# DIRECTIONS
Write the data out again, exactly as given.
+++
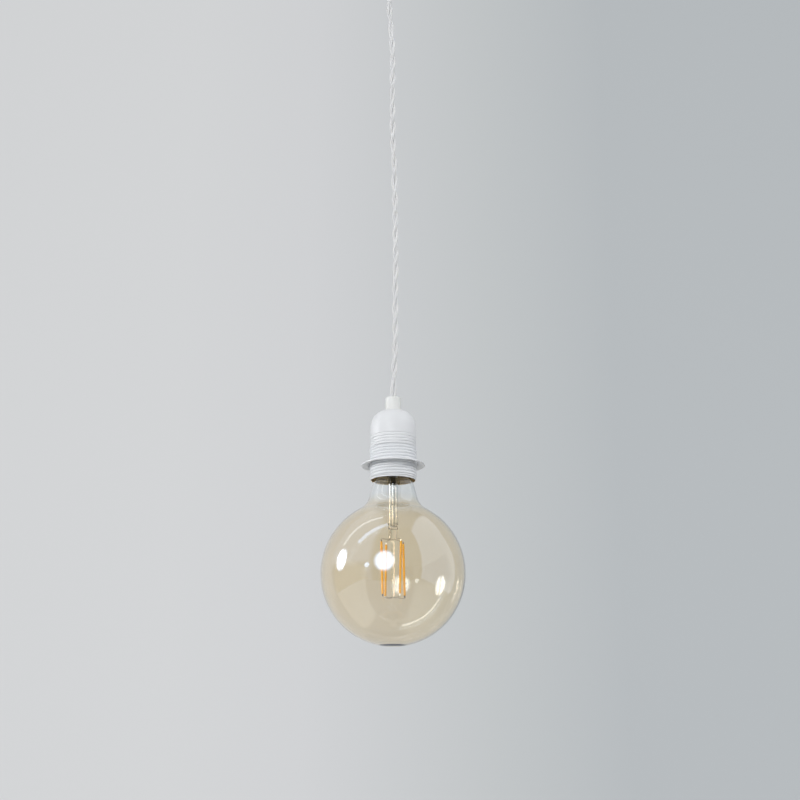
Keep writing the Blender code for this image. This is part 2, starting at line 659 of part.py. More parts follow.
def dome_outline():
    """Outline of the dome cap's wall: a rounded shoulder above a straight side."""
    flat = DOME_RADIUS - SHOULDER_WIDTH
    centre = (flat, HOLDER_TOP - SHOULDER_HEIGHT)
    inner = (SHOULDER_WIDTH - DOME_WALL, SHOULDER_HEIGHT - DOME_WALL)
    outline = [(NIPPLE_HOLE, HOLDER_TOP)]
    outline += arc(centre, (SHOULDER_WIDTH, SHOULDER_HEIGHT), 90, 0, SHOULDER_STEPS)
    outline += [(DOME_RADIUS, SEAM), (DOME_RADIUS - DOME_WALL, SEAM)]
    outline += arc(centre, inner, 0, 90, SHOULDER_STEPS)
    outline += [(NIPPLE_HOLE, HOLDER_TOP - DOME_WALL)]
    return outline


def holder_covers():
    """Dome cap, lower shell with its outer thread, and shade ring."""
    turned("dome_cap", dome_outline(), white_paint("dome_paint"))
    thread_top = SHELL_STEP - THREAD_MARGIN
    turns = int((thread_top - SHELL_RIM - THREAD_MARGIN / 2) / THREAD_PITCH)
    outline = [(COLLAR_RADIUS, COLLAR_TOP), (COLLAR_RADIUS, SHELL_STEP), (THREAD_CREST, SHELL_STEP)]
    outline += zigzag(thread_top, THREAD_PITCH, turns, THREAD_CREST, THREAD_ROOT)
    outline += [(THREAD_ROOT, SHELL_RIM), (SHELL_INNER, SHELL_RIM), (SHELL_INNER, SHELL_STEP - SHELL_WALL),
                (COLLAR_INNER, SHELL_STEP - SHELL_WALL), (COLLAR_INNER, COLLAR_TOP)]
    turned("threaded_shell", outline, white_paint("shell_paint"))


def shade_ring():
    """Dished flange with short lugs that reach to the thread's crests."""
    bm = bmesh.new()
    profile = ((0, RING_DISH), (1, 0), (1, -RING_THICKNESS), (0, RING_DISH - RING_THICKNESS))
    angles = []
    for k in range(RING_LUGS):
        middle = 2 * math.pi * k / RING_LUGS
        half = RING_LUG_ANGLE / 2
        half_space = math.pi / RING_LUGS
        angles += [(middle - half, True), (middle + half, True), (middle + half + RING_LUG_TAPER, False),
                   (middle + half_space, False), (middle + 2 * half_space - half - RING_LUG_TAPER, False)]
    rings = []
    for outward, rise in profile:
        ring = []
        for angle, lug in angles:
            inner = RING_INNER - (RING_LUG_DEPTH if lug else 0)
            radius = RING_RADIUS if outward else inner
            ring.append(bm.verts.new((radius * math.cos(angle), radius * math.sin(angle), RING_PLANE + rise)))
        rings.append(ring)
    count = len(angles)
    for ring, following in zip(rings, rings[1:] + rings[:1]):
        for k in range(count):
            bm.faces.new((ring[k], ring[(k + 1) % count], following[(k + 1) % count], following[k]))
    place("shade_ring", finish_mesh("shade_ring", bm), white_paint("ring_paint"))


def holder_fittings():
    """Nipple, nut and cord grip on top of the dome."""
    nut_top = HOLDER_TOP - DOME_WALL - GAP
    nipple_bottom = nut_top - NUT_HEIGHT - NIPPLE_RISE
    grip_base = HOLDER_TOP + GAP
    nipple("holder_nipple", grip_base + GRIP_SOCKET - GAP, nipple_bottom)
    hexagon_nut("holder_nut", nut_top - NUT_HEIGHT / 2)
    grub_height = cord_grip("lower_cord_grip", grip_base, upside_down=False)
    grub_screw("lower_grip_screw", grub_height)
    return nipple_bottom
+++
# COMPLETE RESPONSE
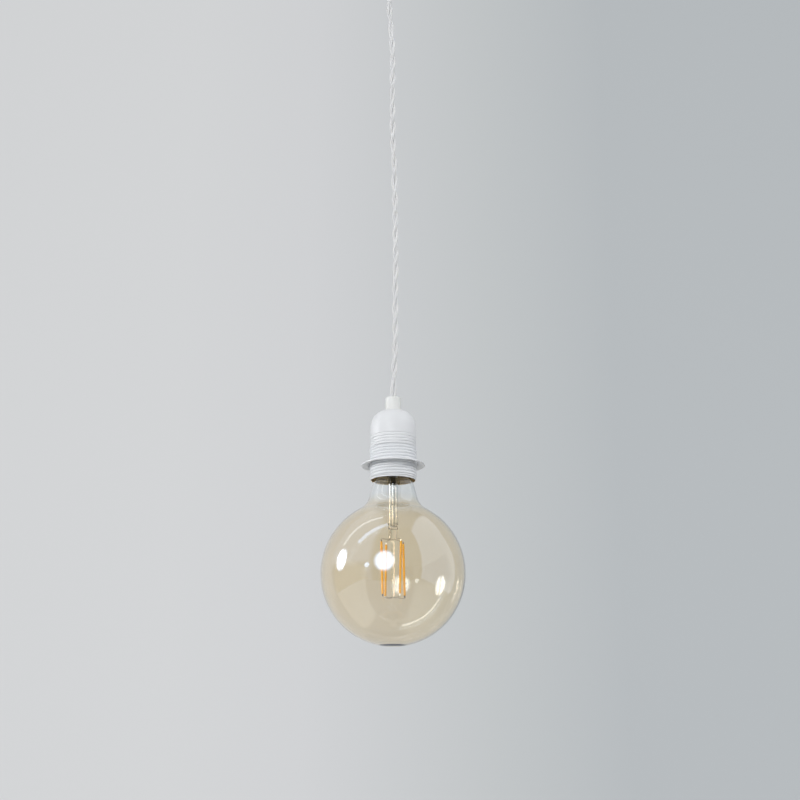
Keep writing the Blender code for this image. This is part 2, starting at line 659 of part.py. More parts follow.
def dome_outline():
    """Outline of the dome cap's wall: a rounded shoulder above a straight side."""
    flat = DOME_RADIUS - SHOULDER_WIDTH
    centre = (flat, HOLDER_TOP - SHOULDER_HEIGHT)
    inner = (SHOULDER_WIDTH - DOME_WALL, SHOULDER_HEIGHT - DOME_WALL)
    outline = [(NIPPLE_HOLE, HOLDER_TOP)]
    outline += arc(centre, (SHOULDER_WIDTH, SHOULDER_HEIGHT), 90, 0, SHOULDER_STEPS)
    outline += [(DOME_RADIUS, SEAM), (DOME_RADIUS - DOME_WALL, SEAM)]
    outline += arc(centre, inner, 0, 90, SHOULDER_STEPS)
    outline += [(NIPPLE_HOLE, HOLDER_TOP - DOME_WALL)]
    return outline


def holder_covers():
    """Dome cap, lower shell with its outer thread, and shade ring."""
    turned("dome_cap", dome_outline(), white_paint("dome_paint"))
    thread_top = SHELL_STEP - THREAD_MARGIN
    turns = int((thread_top - SHELL_RIM - THREAD_MARGIN / 2) / THREAD_PITCH)
    outline = [(COLLAR_RADIUS, COLLAR_TOP), (COLLAR_RADIUS, SHELL_STEP), (THREAD_CREST, SHELL_STEP)]
    outline += zigzag(thread_top, THREAD_PITCH, turns, THREAD_CREST, THREAD_ROOT)
    outline += [(THREAD_ROOT, SHELL_RIM), (SHELL_INNER, SHELL_RIM), (SHELL_INNER, SHELL_STEP - SHELL_WALL),
                (COLLAR_INNER, SHELL_STEP - SHELL_WALL), (COLLAR_INNER, COLLAR_TOP)]
    turned("threaded_shell", outline, white_paint("shell_paint"))


def shade_ring():
    """Dished flange with short lugs that reach to the thread's crests."""
    bm = bmesh.new()
    profile = ((0, RING_DISH), (1, 0), (1, -RING_THICKNESS), (0, RING_DISH - RING_THICKNESS))
    angles = []
    for k in range(RING_LUGS):
        middle = 2 * math.pi * k / RING_LUGS
        half = RING_LUG_ANGLE / 2
        half_space = math.pi / RING_LUGS
        angles += [(middle - half, True), (middle + half, True), (middle + half + RING_LUG_TAPER, False),
                   (middle + half_space, False), (middle + 2 * half_space - half - RING_LUG_TAPER, False)]
    rings = []
    for outward, rise in profile:
        ring = []
        for angle, lug in angles:
            inner = RING_INNER - (RING_LUG_DEPTH if lug else 0)
            radius = RING_RADIUS if outward else inner
            ring.append(bm.verts.new((radius * math.cos(angle), radius * math.sin(angle), RING_PLANE + rise)))
        rings.append(ring)
    count = len(angles)
    for ring, following in zip(rings, rings[1:] + rings[:1]):
        for k in range(count):
            bm.faces.new((ring[k], ring[(k + 1) % count], following[(k + 1) % count], following[k]))
    place("shade_ring", finish_mesh("shade_ring", bm), white_paint("ring_paint"))


def holder_fittings():
    """Nipple, nut and cord grip on top of the dome."""
    nut_top = HOLDER_TOP - DOME_WALL - GAP
    nipple_bottom = nut_top - NUT_HEIGHT - NIPPLE_RISE
    grip_base = HOLDER_TOP + GAP
    nipple("holder_nipple", grip_base + GRIP_SOCKET - GAP, nipple_bottom)
    hexagon_nut("holder_nut", nut_top - NUT_HEIGHT / 2)
    grub_height = cord_grip("lower_cord_grip", grip_base, upside_down=False)
    grub_screw("lower_grip_screw", grub_height)
    return nipple_bottom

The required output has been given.